Lastly does anyone have a decent USED airweight at a reasonable price to a good home?


----------



## Tuefelhunden (Nov 20, 2006)

Lot more experience here than what I have but I do not like 357 in an ultra light weight J frame thinking of the Smith scandiums. Next frame size up is not so bad but those 11 to 12 ouncers are most unpleasant and I'm being kind. Don't get me wrong it is impressive that they can make a handgun that is that light let alone in a magnum but in my opinion for me it is just too much. You might take a look at the new K frame Night Guard line Smith just came out with although I do not know the weight off hand.
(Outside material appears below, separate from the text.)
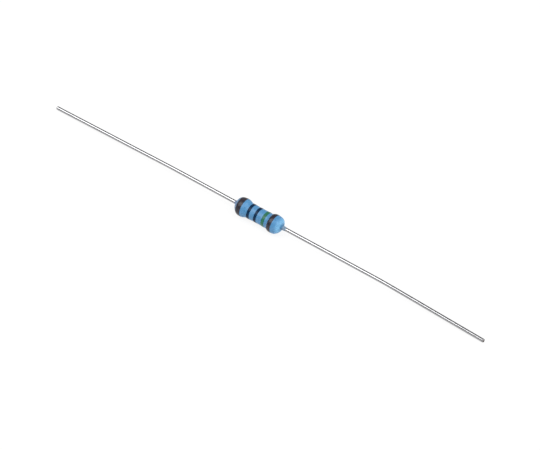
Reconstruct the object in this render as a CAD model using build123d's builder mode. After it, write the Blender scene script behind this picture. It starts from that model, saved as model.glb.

Air weights in 38 special at 15 to 16 oz. are not bad and about as light as most of us mortals care to go.

If you really think the scandium light weight mag is the way to go I'd strongly urge you to find a way to test one out before you buy since they are pricey. Punishment is supposed to be delivered on the business end of the barrel not both ends. Just my opinion tho.


----------



## nelskc (Jan 15, 2008)

I have my model 637.38 +p for sale, not a .357, but maybe you are intrested, I'm sure we could work something out.

http://www.handgunforum.net/showthread.php?p=158731#post158731


----------



## jediwebdude (Nov 30, 2008)

I was curious about the scandium alloy snub guns with regard to how they shoot. I'm thinking .38 would the most I would want to shoot through one.


----------